Benjamin Farber, Bristol Associates, Inc.

Make Your Ideas Known

When applying for jobs, candidates typically feel like they’re following a format. The template is basically whatever a prospective employer asks for during the hiring process, the candidate dutifully obeys and then hopes to get a call. You meet all the deadlines for resumes, fill out all the online forms, answer the questionnaires, take the skills tests, follow the cover letter requirements, etc.

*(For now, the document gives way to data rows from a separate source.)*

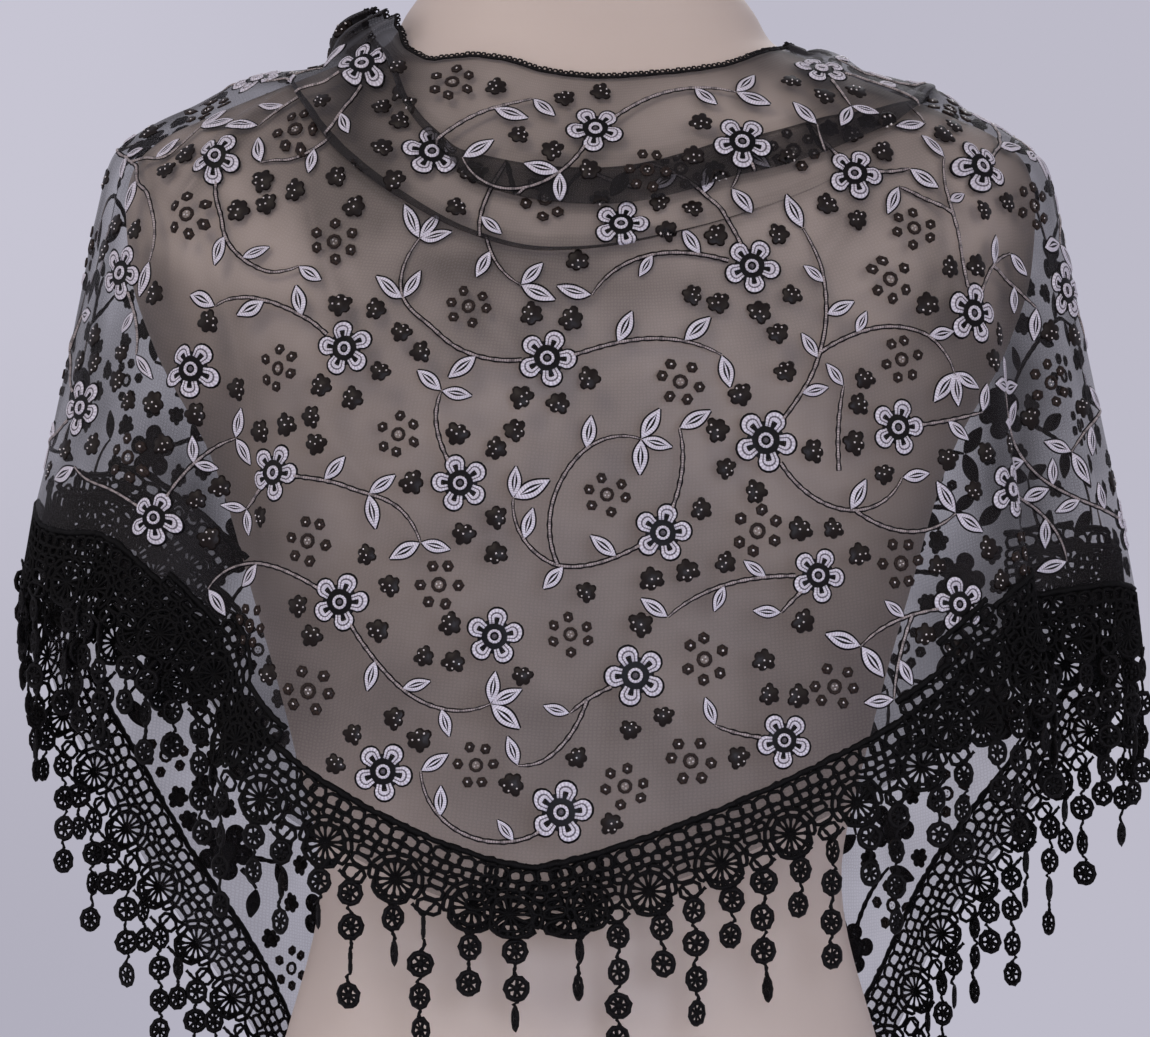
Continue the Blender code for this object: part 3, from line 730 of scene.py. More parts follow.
def planEmbroidery():
    made, centres, ringlets = Layout(), Layout(), Layout()
    plan = dict(flowers=[], vines=[], leaves=[], florets=[], dots=[])

    def place(kind, c, l, smallest, largest, whole=6.28):  # with a random turn and size
        plan[kind].append((c, l, rng.uniform(0, whole), rng.uniform(smallest, largest)))

    radius = layout["flowerRadius"]
    tryC, tryL = somewhere(layout["tries"])
    spot = clothGrid[..., :3] - np.array(layout["puffFlower"])
    i, j = np.unravel_index(np.argmin(np.linalg.norm(spot, axis=-1)), spot.shape[:2])
    for c, l in zip(np.append(j, tryC), np.append(i, tryL)):  # the first is the one on the shoulder's roll
        free = centres.clear(c, l, radius, layout["flowerEvery"] - 2 * radius)
        if free and (not plan["flowers"] or liesFlat(c, l, radius)):
            centres.add(c, l, radius)
            place("flowers", c, l, 0.93, 1.07, 2 * math.pi)
    made.discs = centres.discs
    radius = layout["dotRadius"]
    for c, l in zip(*somewhere(layout["dotTries"])):
        apart = layout["dotEvery"] - 2 * radius
        if made.clear(c, l, radius, layout["dotGap"]) and ringlets.clear(c, l, radius, apart):
            ringlets.add(c, l, radius)
            place("dots", c, l, 0.92, 1.08)
    made.discs = np.concatenate([made.discs, ringlets.discs])
    for c, l, turn, size in plan["flowers"]:
        turns = allRound(8) + rng.uniform(-0.08, 0.08, 8)
        fc, fl = away(c, l, turns, rng.uniform(*layout["floretOut"], 8) * size)
        for k in rng.permutation(8)[:5]:
            if made.clear(fc[k], fl[k], layout["floretRadius"], layout["floretGap"]):
                made.add(fc[k], fl[k], layout["floretDisc"])
                place("florets", fc[k], fl[k], 0.9, 1.12)
    for n, (c, l, turn, size) in enumerate(plan["flowers"]):
        for _ in range(2 if rng.random() < layout["twoVines"] else 1):
            rim = layout["flowerRadius"] * size * 0.84
            grown = layVine(made, plan, c, l, rim, allRound(vine["ways"]), skip=[n])
            if grown is not None and rng.random() < layout["forked"]:
                k = int(rng.uniform(8, 20))
                fork = grown[2][k] + rng.choice([-1.0, 1.0], 8) * rng.uniform(0.5, 0.9, 8)
                layVine(made, plan, grown[0][k], grown[1][k], 0.0004, fork, 0.018, grown[3])
    for c, l in zip(*somewhere(layout["looseVines"])):
        layVine(made, plan, c, l, 0.0005, allRound(14), 0.034)
    for c, l in zip(*somewhere(layout["dotTries"] // 3)):
        if made.clear(c, l, radius, layout["lateDotGap"]):
            made.add(c, l, radius)
            place("dots", c, l, 0.92, 1.08)
    count = 0
    for c, l in zip(*somewhere(layout["looseFlorets"])):
        free = made.clear(c, l, layout["floretRadius"], layout["looseFloretGap"])
        if count < layout["looseFloretCount"] and free:
            made.add(c, l, layout["floretRadius"])
            place("florets", c, l, 0.88, 1.06)
            count += 1
    return plan


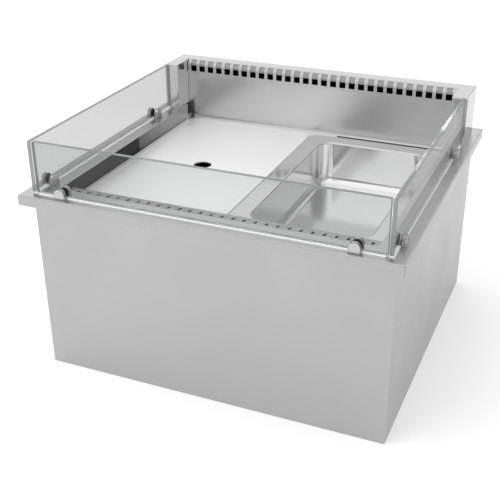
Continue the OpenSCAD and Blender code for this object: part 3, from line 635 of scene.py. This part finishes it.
@dataclass(frozen=True)
class Finish:
    """One kind of material, which knows how to paint itself."""

    name: str

    def build(self, shop: Workshop) -> Material:
        """Builds the material.

        Args:
            shop: the shared node groups.

        Returns:
            The material.
        """
        material, shader, surface = blank_material(self.name)
        self.paint(shop, shader, surface, shader.node("TexCoord").outputs["Object"])
        return material

    def paint(self, shop: Workshop, shader: Shader, surface: Node, position: NodeSocket) -> None:
        """Feeds the surface what sets this kind apart.

        Args:
            shop: the shared node groups.
            shader: the material's node tree.
            surface: its Principled shader.
            position: the place on the piece.
        """
        raise NotImplementedError


@dataclass(frozen=True)
class Steel(Finish):
    """Bare steel sheet: its tone, how it was brushed, how far it was polished, and boxes of painted
    shade that darken its colour.
    """

    tone: Colour
    grain: Grain = Grain.ALONG_X
    rough: Pair = (0.30, 0.38)
    contrast: float = 0.04
    bump: float = 0.05
    metallic: float = 1.0
    clouds: float = 5.0
    painted_shade: Tuple[PaintedShadeBox, ...] = ()

    def paint(self, shop: Workshop, shader: Shader, surface: Node, position: NodeSocket) -> None:
        """Feeds it brushed grain, wipe marks and the boxes of painted shade."""
        grain = shader.group(shop.grain, Position=position, Stretch=self.grain.value,
                             Low=1.0 - self.contrast, High=1.0 + self.contrast)
        colour = shader.scaled(self.tone, grain.outputs["Tone"])
        # painted shade: each box lowers the colour to its level
        for painted_shade_box in self.painted_shade:
            shade = shader.group(shop.painted_shade_box, Position=position, Centre=painted_shade_box.centre,
                                 Half=painted_shade_box.half, Inside=painted_shade_box.level)
            colour = shader.scaled(colour, shade.outputs["Value"])
        streak = shader.maths("Math", "MULTIPLY", grain.outputs["Tone"],
                              shop.wander(shader, position, self.clouds, self.rough))
        shader.feed(surface, Base_Color=colour, Roughness=streak.outputs[0],
                    Metallic=self.metallic)
        if self.bump > 0.0:
            shader.emboss(surface, grain.outputs["Height"], self.bump)


@dataclass(frozen=True)
class Glass(Finish):
    """Clear glass: how much light it lets through, how far it bends it and how it mirrors."""

    tone: Colour = (0.79, 0.795, 0.795)
    rough: Pair = (0.0, 0.012)
    index: float = 1.01
    coat: float = 0.45
    clear: float = 1.0
    shade: float = 0.96
    wipes: float = 9.0
    clouds: float = 3.0
    haze: Pair = (0.985, 1.0)

    def paint(self, shop: Workshop, shader: Shader, surface: Node, position: NodeSocket) -> None:
        """Makes it glass to the eye, and almost clear to shadow and diffuse rays."""
        haze = shop.wander(shader, position, self.clouds, self.haze)
        wipes = shop.wander(shader, position, self.wipes, self.rough)
        shader.feed(surface, Base_Color=shader.scaled(self.tone, haze), Roughness=wipes,
                    Transmission_Weight=self.clear, IOR=self.index, Coat_Weight=self.coat,
                    Coat_Roughness=0.0)
        clear = shader.node("BsdfTransparent", Color=(*grey(self.shade), 1.0))
        path = shader.node("LightPath")
        soft = shader.maths("Math", "MAXIMUM", path.outputs["Is Shadow Ray"],
                            path.outputs["Is Diffuse Ray"])
        mix = shader.node("MixShader", Fac=soft.outputs[0])
        shader.link(surface.outputs["BSDF"], mix.inputs[1])
        shader.link(clear.outputs["BSDF"], mix.inputs[2])
        output = next(n for n in shader.tree.nodes if n.type == "OUTPUT_MATERIAL")
        shader.feed(output, Surface=mix.outputs["Shader"])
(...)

Do more than what is required. Job seekers should take the initiative and make time to let the employer know what special ideas you can offer to the company. Don’t just write a cover letter that states what you’ve done. Explain what you will do when you get hired. Make sure your resume explicitly states how your skills and experiences translate to what you plan to do next. Follow-up emails should contain specifics, too. Give the hiring manager an idea of what kind of employee you will be even before you come in for an interview. If you do that, you’re more likely to be granted that interview.

Jon Carder, Vessel Health

Know Your Career Goals

From the countless job seekers who I have interviewed and met with, I discovered one universal truth: people who know their own aspirations are much more likely to end up finding a job that they love. Unfortunately, yet understandably, many people approach job searches without really knowing what it is that they’re looking for. While they’ll often know the role they want to fill, they may not have considered factors such as their preferred management style, ideal career progression opportunities, and the right company culture. As a consequence, they may end up accepting a job offer at a company that does not offer things that are fundamental to their workplace satisfaction. That is why I believe that job seekers can better their chances of finding meaningful employment opportunities by defining their goals and the features that they’re looking for in a company before starting their job search.